Горькая истина была на поверхности, но за неё так сложно ухватиться, — никто не восполнит пустоту в моей душе. Никто не вернет мне её утерянную часть. Игнат всего лишь способ не утонуть в агонии и безнадежности.
Однако этот способ абсолютно не действенный.
2. Предательство
“О, Боже мой, а говорят, что нет души! А что у меня сейчас болит? — Не зуб, не голова, не рука, не грудь, — нет, грудь, в груди, там, где дышишь, — дышу глубоко: не болит, но всё время болит, всё время ноет, нестерпимо!”
"Я Вас больше не люблю. Ничего не случилось, — жизнь случилась. Я не думаю о Вас ни утром, просыпаясь, ни ночью, засыпая, ни на улице, ни под музыку, — никогда”
Марина Цветаева
На зачёт к Ерофеевой мне всё-таки пришлось пойти.
В противном случае будут висеть долги по учёбе, а там и отчисление не за горами. Не стоит на предпоследнем курсе забивать болт на образование. К тому же, сколько сил было вложено в моё светлое будущее. Хотя бы в память об отце нужно постараться.
Евгения Викторовна пребывала в хорошем настроении. Как поведали девчонки, она всё грезила предстоящим отпуском, который должна была провести в Таиланде — щедрый супруг подарил ей путевку на годовщину свадьбы. Сначала она быстренько опросила студентов, активно работавших на её занятиях, а потом взялась за нас — должников.
Обычно волнения перед зачётом или экзаменом я не испытывала. Шевелить извилинами мне удавалось прекрасно. Спасибо природе и воспитанию — наградили хорошей памятью и сообразительностью.
Ерофеева вызвала меня самой последней, видимо, ко мне у неё был отдельный разговор… Афина отстрелялась ещё в середине, получив заветный зачёт, и послала мне красноречивый подбадривающий взгляд — мол, выше нос, у тебя всё получится! Она выпорхнула из аудитории счастливая и свободная, пританцовывая от радости.
Оказалось не так легко сдавать билеты, с учебником было чуть проще. Пришлось с трудом выуживать из мутной головы информацию. Теория шла туго. Евгения Викторовна помогала начинать развивать мысль и наводящими вопросами постепенно вытягивала из меня полноценные ответы. И всё-таки я себя переоценила. Даже накатило разочарование.

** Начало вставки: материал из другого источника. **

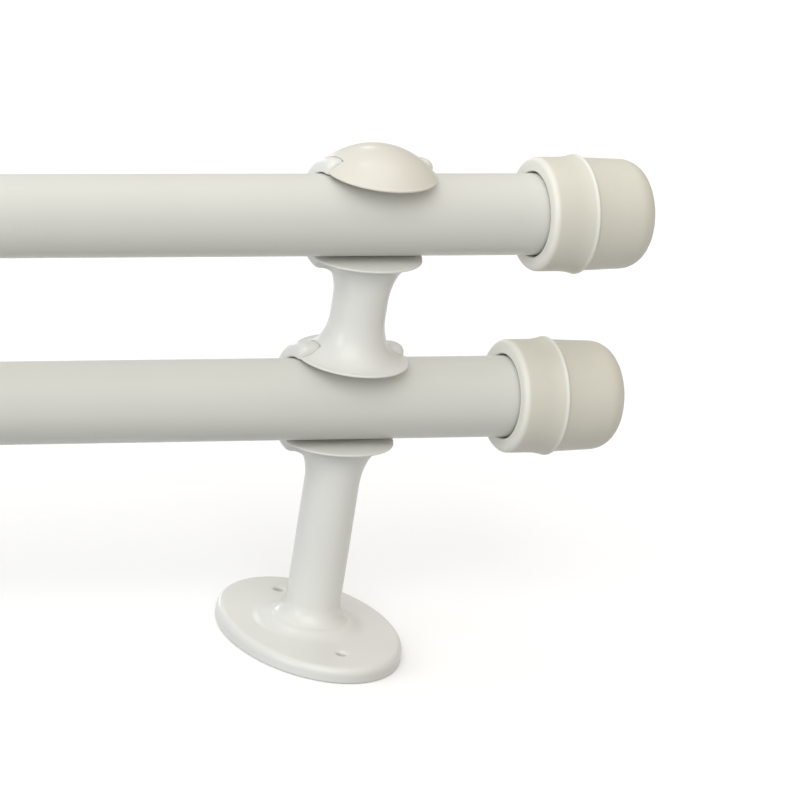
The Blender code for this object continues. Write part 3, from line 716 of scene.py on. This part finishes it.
# ---- materials ---------------------------------------------------------------
class Finish:
    """A Principled material whose colour, roughness and bump come from noise in object space."""

    def __init__(self, name, **constants):
        self.material = bpy.data.materials.new(name)
        self.material.use_nodes = True
        self.tree = self.material.node_tree
        self.shader = self.tree.nodes["Principled BSDF"]
        for socket, value in constants.items():
            self.shader.inputs[socket.replace("_", " ")].default_value = value
        self.place = self.tree.nodes.new("ShaderNodeTexCoord").outputs["Object"]
        self.height = None

    def noise(self, scale, stretch=(1, 1, 1), detail=2.0, roughness=0.5):
        """Noise of about `scale` cells a metre; a stretch below 1 draws it out along that axis."""
        mapping = self.tree.nodes.new("ShaderNodeMapping")
        mapping.inputs["Scale"].default_value = stretch
        self.tree.links.new(self.place, mapping.inputs["Vector"])
        texture = self.tree.nodes.new("ShaderNodeTexNoise")
        texture.inputs["Scale"].default_value = scale
        texture.inputs["Detail"].default_value = detail
        texture.inputs["Roughness"].default_value = roughness
        self.tree.links.new(mapping.outputs["Vector"], texture.inputs["Vector"])
        return texture.outputs["Fac"]

    def ramp(self, source, stops):
        """Colour ramp over a value, from (position, colour) stops."""
        node = self.tree.nodes.new("ShaderNodeValToRGB")
        elements = node.color_ramp.elements
        while len(elements) < len(stops):
            elements.new(1.0)
        for element, (position, colour) in zip(elements, stops):
            element.position = position
            element.color = (*colour, 1.0)
        self.tree.links.new(source, node.inputs["Fac"])
        return node.outputs["Color"]

    def height_share(self, length):
        """Share of a length along the piece's own Z."""
        split = self.tree.nodes.new("ShaderNodeSeparateXYZ")
        self.tree.links.new(self.place, split.inputs["Vector"])
        node = self.tree.nodes.new("ShaderNodeMapRange")
        node.inputs["From Max"].default_value = length
        self.tree.links.new(split.outputs["Z"], node.inputs["Value"])
        return node.outputs["Result"]

    def span(self, source, low, high):
        """Map the middle of a noise's values onto a range."""
        node = self.tree.nodes.new("ShaderNodeMapRange")
        node.inputs["From Min"].default_value = NOISE_LOW
        node.inputs["From Max"].default_value = NOISE_HIGH
        node.inputs["To Min"].default_value = low
        node.inputs["To Max"].default_value = high
        self.tree.links.new(source, node.inputs["Value"])
        return node.outputs["Result"]

    def mix(self, share, a, b):
        """Blend two colours by a value."""
        node = self.tree.nodes.new("ShaderNodeMix")
        node.data_type = "RGBA"
        self.tree.links.new(share, node.inputs["Factor"])
        for socket, colour in ((node.inputs["A"], a), (node.inputs["B"], b)):
            if isinstance(colour, tuple):
                socket.default_value = (*colour, 1.0)
            else:
                self.tree.links.new(colour, socket)
        return node.outputs["Result"]

    def paint(self, colour):
        """Use a colour output as the base colour."""
        self.tree.links.new(colour, self.shader.inputs["Base Color"])

    def dull(self, roughness):
        """Use a value output as the roughness."""
        self.tree.links.new(roughness, self.shader.inputs["Roughness"])

    def bump(self, source, depth):
        """Add relief `depth` metres deep, on top of any that is there."""
        node = self.tree.nodes.new("ShaderNodeBump")
        node.inputs["Distance"].default_value = depth
        self.tree.links.new(source, node.inputs["Height"])
        if self.height is not None:
            self.tree.links.new(self.height, node.inputs["Normal"])
        self.height = node.outputs["Normal"]
        self.tree.links.new(self.height, self.shader.inputs["Normal"])


def scaled(colour, factor):
    """A colour scaled by a factor."""
    return tuple(channel * factor for channel in colour)


def cast_enamel(name, colour):
    """Stoved enamel on a casting: soft gloss, waves, orange peel and faint clouds in its tone."""
    finish = Finish(name, Coat_Weight=0.3, Coat_Roughness=0.14)
    tone = finish.noise(scale=38, detail=3.0)
    finish.paint(finish.ramp(tone, [(0.32, scaled(colour, 0.975)), (0.68, colour)]))
    finish.dull(finish.span(finish.noise(scale=160), low=0.32, high=0.42))
    finish.bump(finish.noise(scale=70, detail=1.0), depth=0.10 * MM)
    finish.bump(finish.noise(scale=450, detail=1.0), depth=0.004 * MM)
    return finish.material


def tube_enamel():
    """Satin enamel on a drawn tube, with faint lines along its length."""
    finish = Finish("tube_enamel", Coat_Weight=0.15, Coat_Roughness=0.15)
    tone = finish.noise(scale=24, stretch=(0.5, 1, 1), detail=3.0)
    finish.paint(finish.ramp(tone, [(0.32, scaled(TUBE_WHITE, 0.975)), (0.68, TUBE_WHITE)]))
    finish.dull(finish.span(finish.noise(scale=220, stretch=(0.1, 1, 1)), low=0.36, high=0.46))
    finish.bump(finish.noise(scale=420, stretch=(0.02, 1, 1)), depth=0.010 * MM)
    finish.bump(finish.noise(scale=900), depth=0.004 * MM)
    return finish.material


def cream_plastic():
    """Satin moulded plastic with a fine skin, and painted highlights as paler rings at the mouth's
    lip and the bead's crest.
    """
    finish = Finish("cream_plastic", Subsurface_Weight=0.08, Subsurface_Scale=0.004, IOR=1.49)
    tone = finish.noise(scale=60, stretch=(0.3, 1, 1))
    # painted highlight: paler rings at the mouth's lip and the bead's crest
    painted_highlight = finish.ramp(finish.height_share(CAP_LENGTH), [
        (height * MM / CAP_LENGTH, (share, share, share)) for height, share in HIGHLIGHT_RINGS
    ])
    moulded = finish.ramp(tone, [(0.30, scaled(CREAM, 0.97)), (0.70, CREAM)])
    finish.paint(finish.mix(painted_highlight, moulded, HIGHLIGHT_CREAM))
    finish.dull(finish.span(finish.noise(scale=260), low=0.38, high=0.48))
    finish.bump(finish.noise(scale=1800, detail=1.0), depth=0.006 * MM)
    finish.bump(finish.noise(scale=90, stretch=(0.4, 1, 1)), depth=0.04 * MM)
    return finish.material


def grey_plastic():
    """Plain moulded plastic of the plugs."""
    finish = Finish("grey_plastic", IOR=1.49)
    finish.paint(finish.ramp(finish.noise(scale=120), [(0.3, scaled(GREY, 0.9)), (0.7, GREY)]))
    finish.dull(finish.span(finish.noise(scale=500), low=0.46, high=0.6))
    finish.bump(finish.noise(scale=1500, detail=3.0), depth=0.012 * MM)
    return finish.material


def zinc_plate():
    """Zinc plate: grey metal with fine spangle and a trace of blue and straw."""
    finish = Finish("zinc_plate", Metallic=1.0)
    finish.paint(finish.ramp(finish.noise(scale=400), [(0.35, ZINC_COOL), (0.65, ZINC_WARM)]))
    finish.dull(finish.span(finish.noise(scale=900, detail=4.0), low=0.24, high=0.42))
    finish.bump(finish.noise(scale=2600, detail=3.0), depth=0.006 * MM)
    return finish.material


# ---- the pieces ---------------------------------------------------------------
def place(name, mesh, material, body, node, slot, position=(0, 0, 0), rotation=None):
    """Put a piece where its CAD node is, and let it stand for that node."""
    if not mesh.materials:
        mesh.materials.append(material)
    piece = bpy.data.objects.new(name, mesh)
    bpy.context.scene.collection.objects.link(piece)
    piece.matrix_world = Matrix.Translation(position) @ (rotation or Matrix.Identity(4))
    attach(piece, body)
    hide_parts(node)
    return piece


def along_x(sign):
    """Rotation that lays +Z along +X or -X."""
    return Matrix.Rotation(math.radians(90 * sign), 4, "Y")


ALONG_Y = Matrix.Rotation(math.radians(-90), 4, "X")

CAST_FINISH = cast_enamel("cast_enamel", ENAMEL)
DOME_SHADED_FINISH = cast_enamel("dome_enamel_painted_shade", DOME_SHADED_ENAMEL)
TUBE_FINISH = tube_enamel()
CREAM_FINISH = cream_plastic()
GREY_FINISH = grey_plastic()
ZINC_FINISH = zinc_plate()

HALF_RIM = TRUMPET_LIP / 2
CASTINGS = {                        # field, and the heights of its thin edges
    "base_bracket": (base_field, [0, ROD_Z["lower"] - LEDGE_DROP - HALF_RIM]),
    "extension_arm": (arm_field, [ARM_LOW + HALF_RIM, ROD_Z["upper"] - LEDGE_DROP - HALF_RIM]),
    "dome_cap": (dome_field, [ROD_Z["upper"] + HOOD_RISE + DOME_LIP / 2]),
}
TIE_SCREWS = {"lower": "arm_screw", "upper": "dome_screw"}
for part, (field, rims) in CASTINGS.items():
    low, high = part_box("right_" + part)
    shift = Vector((POST_X, 0, 0))
    mesh = cast_mesh(part, field, low - shift, high - shift, rims)
    # the dome takes the darker enamel copy, which carries painted shade on its top
    finish = DOME_SHADED_FINISH if part == "dome_cap" else CAST_FINISH
    for side, sign in SIDES.items():
        node = f"{side}_{part}"
        place(node + "_casting", mesh, finish, "brackets", node, "enamel", (sign * POST_X, 0, 0))

TUBE = tube_mesh()
CAP = cap_mesh()
PLUG = plug_mesh()
LOCK_SCREW = lock_screw_mesh()
TIE_SCREW = tie_screw_mesh()
for level in LEVELS:
    rod = level + "_rod"
    line = Vector((0, 0, ROD_Z[level]))
    place(rod + "_tube", TUBE, TUBE_FINISH, rod, rod, "rod_enamel", line, along_x(1))
    for side, sign in SIDES.items():
        node = f"{side}_{level}_end_cap"
        mouth = line + Vector((sign * CAP_MOUTH_X, 0, 0))
        end = line + Vector((sign * ROD_HALF, 0, 0))
        back = line + Vector((sign * POST_X, 0, 0))
        outward = along_x(sign)
        place(node + "_moulding", CAP, CREAM_FINISH, node, node, "cream_plastic", mouth, outward)
        plug = f"{side}_{level}_rod_plug"
        place(plug + "_moulding", PLUG, GREY_FINISH, node, plug, "grey_plastic", end, outward)
        lock = f"{side}_{level}_lock_screw"
        place(lock + "_steel", LOCK_SCREW, ZINC_FINISH, lock, lock, "zinc_steel", back, ALONG_Y)
        tie = f"{side}_{TIE_SCREWS[level]}"
        head = back + Vector((0, 0, CRADLE_BORE + GAP))
        place(tie + "_steel", TIE_SCREW, ZINC_FINISH, "brackets", tie, "zinc_steel", head)

# ---- floor, light and camera ---------------------------------------------------
floor_shape = bmesh.new()
bmesh.ops.create_grid(floor_shape, x_segments=1, y_segments=1, size=FLOOR_HALF)
floor_mesh = bpy.data.meshes.new("floor")
floor_shape.to_mesh(floor_mesh)
floor_shape.free()
floor = bpy.data.objects.new("floor", floor_mesh)
floor.location.z = -FLOOR_DROP
paper = Finish("paper", Roughness=0.9, Specular_IOR_Level=0.2, Emission_Strength=0.08)
paper.paint(paper.ramp(paper.noise(scale=3), [(0.3, scaled(PAPER, 0.995)), (0.7, PAPER)]))
floor_mesh.materials.append(paper.material)
bpy.context.scene.collection.objects.link(floor)
floor.visible_diffuse = False       # light from below is the studio's, not the white floor's
floor.visible_shadow = False

world = bpy.data.worlds.new("studio")
bpy.context.scene.world = world
world.use_nodes = True
nodes, links = world.node_tree.nodes, world.node_tree.links
direction = nodes.new("ShaderNodeSeparateXYZ")
links.new(nodes.new("ShaderNodeTexCoord").outputs["Generated"], direction.inputs["Vector"])


def world_ramp(axis, stops):
    """Colour ramp over a direction's X, Y or Z, from -1 at its start to 1 at its end."""
    share = nodes.new("ShaderNodeMapRange")
    share.inputs["From Min"].default_value = -1.0
    links.new(direction.outputs[axis], share.inputs["Value"])
    node = nodes.new("ShaderNodeValToRGB")
    while len(node.color_ramp.elements) < len(stops):
        node.color_ramp.elements.new(1.0)
    for element, (position, colour) in zip(node.color_ramp.elements, stops):
        element.position = position
        element.color = (*colour, 1.0)
    links.new(share.outputs["Result"], node.inputs["Fac"])
    return node.outputs["Color"]


tinted = nodes.new("ShaderNodeMix")
tinted.data_type = "RGBA"
tinted.blend_type = "MULTIPLY"
tinted.inputs["Factor"].default_value = 1.0
links.new(world_ramp("Z", STUDIO), tinted.inputs["A"])
links.new(world_ramp("X", TAN_SIDE), tinted.inputs["B"])
links.new(tinted.outputs["Result"], nodes["Background"].inputs["Color"])

SUBJECT = Vector((POST_X, 0, ROD_Z["lower"]))


def softbox(name, offset, size, power, colour):
    """Square area light aimed at the bracket."""
    light = bpy.data.lights.new(name, "AREA")
    light.shape = "SQUARE"
    light.size = size
    light.energy = power
    light.color = colour
    lamp = bpy.data.objects.new(name, light)
    lamp.location = SUBJECT + Vector(offset)
    lamp.rotation_euler = (-Vector(offset)).to_track_quat("-Z", "Y").to_euler()
    lamp.visible_camera = False
    bpy.context.scene.collection.objects.link(lamp)


for name, offset, size, power, colour in SOFTBOXES:
    softbox(name, offset, size, power, colour)


def camera_axes():
    """Right, up and backward of the camera, rolled about its view."""
    azimuth, elevation = math.radians(CAMERA_AZIMUTH), math.radians(CAMERA_ELEVATION)
    roll = math.radians(CAMERA_ROLL)
    forward = Vector((
        math.sin(azimuth) * math.cos(elevation),
        math.cos(azimuth) * math.cos(elevation),
        -math.sin(elevation),
    ))
    level_right = Vector((math.cos(azimuth), -math.sin(azimuth), 0))
    level_up = level_right.cross(forward)
    right = level_right * math.cos(roll) + level_up * math.sin(roll)
    up = level_up * math.cos(roll) - level_right * math.sin(roll)
    return right, up, -forward


right, up, backward = camera_axes()
lens = bpy.data.cameras.new("camera")
lens.sensor_width = SENSOR
lens.lens = SENSOR * CAMERA_DISTANCE / CAMERA_SPAN
lens.clip_end = 4 * FLOOR_HALF
camera = bpy.data.objects.new("camera", lens)
aim = SUBJECT + right * AIM_RIGHT + up * AIM_UP
turn = Matrix((right, up, backward)).transposed().to_4x4()
camera.matrix_world = Matrix.Translation(aim + backward * CAMERA_DISTANCE) @ turn
bpy.context.scene.collection.objects.link(camera)
bpy.context.scene.camera = camera
bpy.context.scene.view_settings.view_transform = "Standard"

— Варь, я, конечно, всё понимаю — тебе тяжело, такая потеря, жизнь кувырком, но нельзя же пускать всё на самотёк, — принялась за нотации Евгения Викторовна с сочувственным вздохом. — Ты ведь не только учёбу запустила, ты себя запустила. И я не про внешний вид сейчас говорю, а про то, что внутри. Ты молодая девушка, полная сил и начинаний, а взгляд такой бесстрастный и омертвелый, аж не по себе становится.
— Ничего Вы не понимаете, Евгения Викторовна, только не сочтите за грубость, — закатив глаза, протянула ей свою зачётку.
Ерофеева грустно улыбнулась.
— Не прячь голову в песок, Варвара. Проще всего сдаться скорби, чем научиться усмирять её. Помнишь, как говорила Цветаева?
«Смерть — это нет…
Я — это да,
Да — навсегда,
Да — вопреки,
Да — через всё!»
— Если Вы не против, я пойду?
Конечно, строки великой поэтессы звучат демонстративно обнадеживающе, но как им поверить? Как вникнуть, если земля уходит из-под ног? Если тоска съедает заживо? И нет ни единого просвета. Нет никакой надежды на чудо. Чудес ведь не бывает. И спасения тоже нет. Смириться невозможно.
У меня была полноценная семья. Мама, папа и я, всегда вместе. Неразлучники. Мы были звеньями одной цепи. Папы нет, цепь разорвалась. Невыносимо жить и не видеть его добродушного лица, теплых родных глаз, излучающих любовь и родительскую гордость. Не слышать его ласковый голос, не ощущать его крепкие объятия, приносящие спокойствие и умиротворение.
Я больше никогда не смогу сказать ему, как сильно люблю — лишь от одной этой мысли хочется биться в истерике, рыдать и… рыдать.
— Иди, Урусова. И обязательно подумай над моими словами! — сказала на прощание Евгения Викторовна и отдала зачётку.
Я машинально кивнула и поспешила удалиться. Болезненные воспоминания вновь затуманили рассудок. По коридору университета шла, не разбирая дороги, как сквозь сон. Не воспринимая ничего вокруг, вышла на улицу. Свежий воздух тут же проник в лёгкие. Солнце ярко светило, выглядывая из-за невесомых, почти прозрачных облаков. Ноги сами понесли вперед. Побрела вверх по Ленина, наслаждаясь порывами тёплого весеннего ветерка, совершенно потерявшись во времени.